The author shares hands‑on Oracle SQL optimization techniques drawn from real‑world cases, aiming to help readers experience the joy of faster queries.
1. Key Terminology
Understanding terms such as execution plan, index, and statistics is essential, much like learning the basic moves in a martial art before mastering advanced techniques.
1.1 Execution Plan
An execution plan describes the path and steps the database takes to run a SQL statement. It is cached in the shared pool and regenerated only when tables change, statistics become stale, the pool is flushed, or the database restarts.
1.2 Index
An index is a separate physical structure that maps column values to data pages, similar to a book's table of contents.
1.3 Statistics
Statistics describe table and index size, row count, data distribution, etc. The Oracle cost‑based optimizer uses these numbers to estimate the cost of different access paths and choose the cheapest plan. If statistics are missing, dynamic sampling is performed.
2. Can a SQL Statement Be Optimized?
DBAs usually start by checking current performance, execution plan, wait events, table size, index presence, selectivity, and statistics. Often, a poorly performing SQL that runs for minutes or hours can be sped up significantly if the business truly needs to scan only a small data set.
3. Case Studies (The "Swords")
3.1 First Sword – Effective Index Use
Table INS_USER_571 has two indexes: IDX_INS_USER1_571 on BILL_ID and IDX_INS_USER2_571 on EXPIRE_DATE. The query below benefits from the highly selective BILL_ID index:
select * from SO1.INS_USER_571 M where M.BILL_ID = '13905710000' and M.EXPIRE_DATE > sysdate;Because BILL_ID returns only one row, using IDX_INS_USER1_571 is much faster than scanning by EXPIRE_DATE.
3.2 Index Can Be Slower
Creating an index on CREATE_DATE did not improve performance because the optimizer chose a full table scan. Adding a hint forces a full scan to prove the optimizer’s choice:
SELECT /*+full(M)*/ COUNT(*) FROM SO1.INS_USER_571 M WHERE M.CREATE_DATE >= TO_DATE('20110101','YYYYMMDD') AND M.CUST_TYPE='1'; SELECT /*+INDEX(M,IND_INS_USRE4_571)*/ COUNT(*) FROM SO1.INS_USER_571 M WHERE M.CREATE_DATE >= TO_DATE('20110101','YYYYMMDD') AND M.CUST_TYPE='1';When the data volume to be scanned is large, an index can be more costly than a full scan.
3.3 Common Pitfalls (Checklist)
Functions on indexed columns prevent index usage (e.g., to_char(create_date,'YYYY-MM-DD HH24:MI:SS')).
Implicit datatype conversion can block index use (e.g., comparing a VARCHAR2 column to a number).
Composite indexes must have the most selective column first.
Even small tables benefit from indexing join columns.
Avoid creating too many indexes; they hurt DML performance.
3.4 Reducing Data Accumulation
A reporting table processed 10,000 threads per city caused CPU pressure.

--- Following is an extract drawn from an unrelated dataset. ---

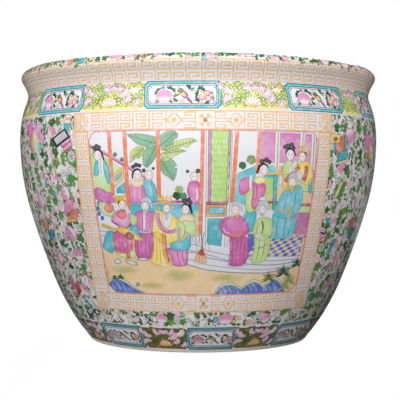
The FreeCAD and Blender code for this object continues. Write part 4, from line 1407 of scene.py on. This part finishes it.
# the seated lady
pink, pale = hue(206, 96, 166), hue(228, 160, 206)
wash(19, pink, pale, "-37,111 -30,113 -17.5,112 -16.5,99 -19,95 -30,95 -34,101")
pleats(21, hue(160, 62, 130), 0.5, (0, 5, 10), "-31.5,110 -31,103 -29.5,96.5")
wash(22, hue(76, 186, 204), hue(120, 206, 220), "-33,117 -27,120 -20,121 -15,128.5 -13.5,121 -15,112 "
     "-23,110.5 -32,112")
wash(23, hue(186, 216, 138), hue(214, 234, 176), "-27.5,137 -22,141.5 -14,141 -8.6,138 -7.6,129 -12,124 "
     "-18.5,128 -22,121.5 -26,123.5 -25.6,131")
fold(25, hue(120, 160, 90), 0.6, "-23,139 -19,134 -20,126")
fold(25, hue(200, 180, 200), 1.8, "-19.5,130 -16.5,126 -15.5,122")
wash(25, hue(240, 200, 152), hue(248, 226, 190), "-26,141 -21,145.8 -14,146.5 -9.4,142 -12,139 -18,140.5 "
     "-24,138.5")
face(-19, 151.2, 7.8, 9.6, -0.4, layer=25, knots=((-1.0, 8.2, 2.4), (3.0, 9.2, 2.4), (5.0, 6.6, 2.2)))
fold(25, INK, 1.9, "-14.4,157 -13.4,151 -12.4,147")
fold(20, hue(240, 222, 90), 1.8, "-8.4,149 -7.6,140 -6.8,128")
# the child
wash(19, hue(208, 92, 166), hue(228, 150, 204), "-17.2,170 -15,177.4 -10.4,178.6 -6,177 -4.8,168 -5.4,157.5 "
     "-12,157 -15.4,163")
fold(21, hue(226, 226, 234), 1.8, "-8.4,171 -7.4,166 -8.0,160")
face(-10.6, 183, 7.8, 9.0, 0.3, layer=22, hair=hue(224, 222, 230), knots=((-6.4, 4.8, 1.7), (3.6, 5.2, 2.3)))
print("strokes on the picture:", len(picture.parts))

# %% The figures on the right
pink, pale = hue(206, 96, 166), hue(224, 140, 196)
wash(20, pink, pale, "14.6,137 18,142 25,144 34,145 39.5,141 43.5,133 43,127.5 36,124.5 27,123.5 19,126.5 "
     "15,132")
wash(20, hue(200, 84, 160), hue(214, 118, 180), "25.5,124 38,124.5 43,121 43.5,108 41,97.5 33,94.5 "
     "24.5,96.5 25.5,110")
pleats(22, hue(156, 56, 126), 0.5, (0, 4, 8, 12), "28.5,122 27.5,110 27.5,97.5")
fold(22, hue(156, 56, 126), 0.5, "20,139 22,133 27,128")
fold(22, hue(238, 190, 222), 1.2, "18,133 20,129 24,127.6")
fold(23, hue(222, 164, 72), 1.8, "24,127 30,125 37,126.6", "25.5,145.4 30,142.6 34.5,146.6")
face(29.6, 151, 8.4, 9.6, 0.0, hair=hue(228, 228, 236))
headcloth(30, 154.6, 8.8)
fold(25, hue(226, 226, 234), 2.4, "36,156 38.6,151 38,146")
fold(18, hue(190, 196, 206), 1.4, "22,95.5 32,93.8 44,95.5")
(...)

Creating a global index on a highly selective column reduced execution time from 1.4 s to 0.002 s and allowed the thread count to be lowered.
3.5 Second Sword – Logical Refactoring
Replacing IN/EXISTS subqueries with proper joins and adding indexes on join columns reduced a 2‑hour job to under 10 seconds.
3.6 Third Sword – Partition Pruning
By adding the DONE_DATE filter to a query on a partitioned table, the optimizer could prune partitions, cutting the timeout from 50 s to 3 min and eventually to a few seconds after further tuning.
3.7 Fourth Sword – Efficient UPDATE
Instead of looping updates, create temporary tables with unique indexes and perform a set‑based update. This reduced a day‑long update to a 10‑minute job and eliminated CPU spikes.
create table jf.tmp_tab1 parallel 10 nologging as select distinct user_number from jf.dr_ggprs_jx_20150203 where charging_characteristics='04'; create unique index jf.ind_user_number_1 on jf.tmp_tab1(user_number) nologging; update (select a.status from bossmdy.user_fenleijx_temp_20150203 a, jf.tmp_tab1 b where a.user_number = b.user_number and a.status = '3') set status = '0';4. Hints, Parallelism, and SQL Profiles
Using optimizer hints such as /*+parallel(a,6)*/, /*+APPEND NOLOGGING*/, and index hints can steer the execution plan in high‑load scenarios. SQL Profiles can capture a good plan and bind it to a statement, preventing costly dynamic sampling.
SELECT /*+parallel(a,4) dynamic_sampling(a,0)*/ ...5. Summary
SQL optimization is a blend of understanding execution plans, statistics, indexing, partitioning, and business logic. There is no universal formula; each case requires careful analysis of system behavior, data distribution, and workload characteristics. With diligent investigation and the right techniques, most performance problems can be resolved.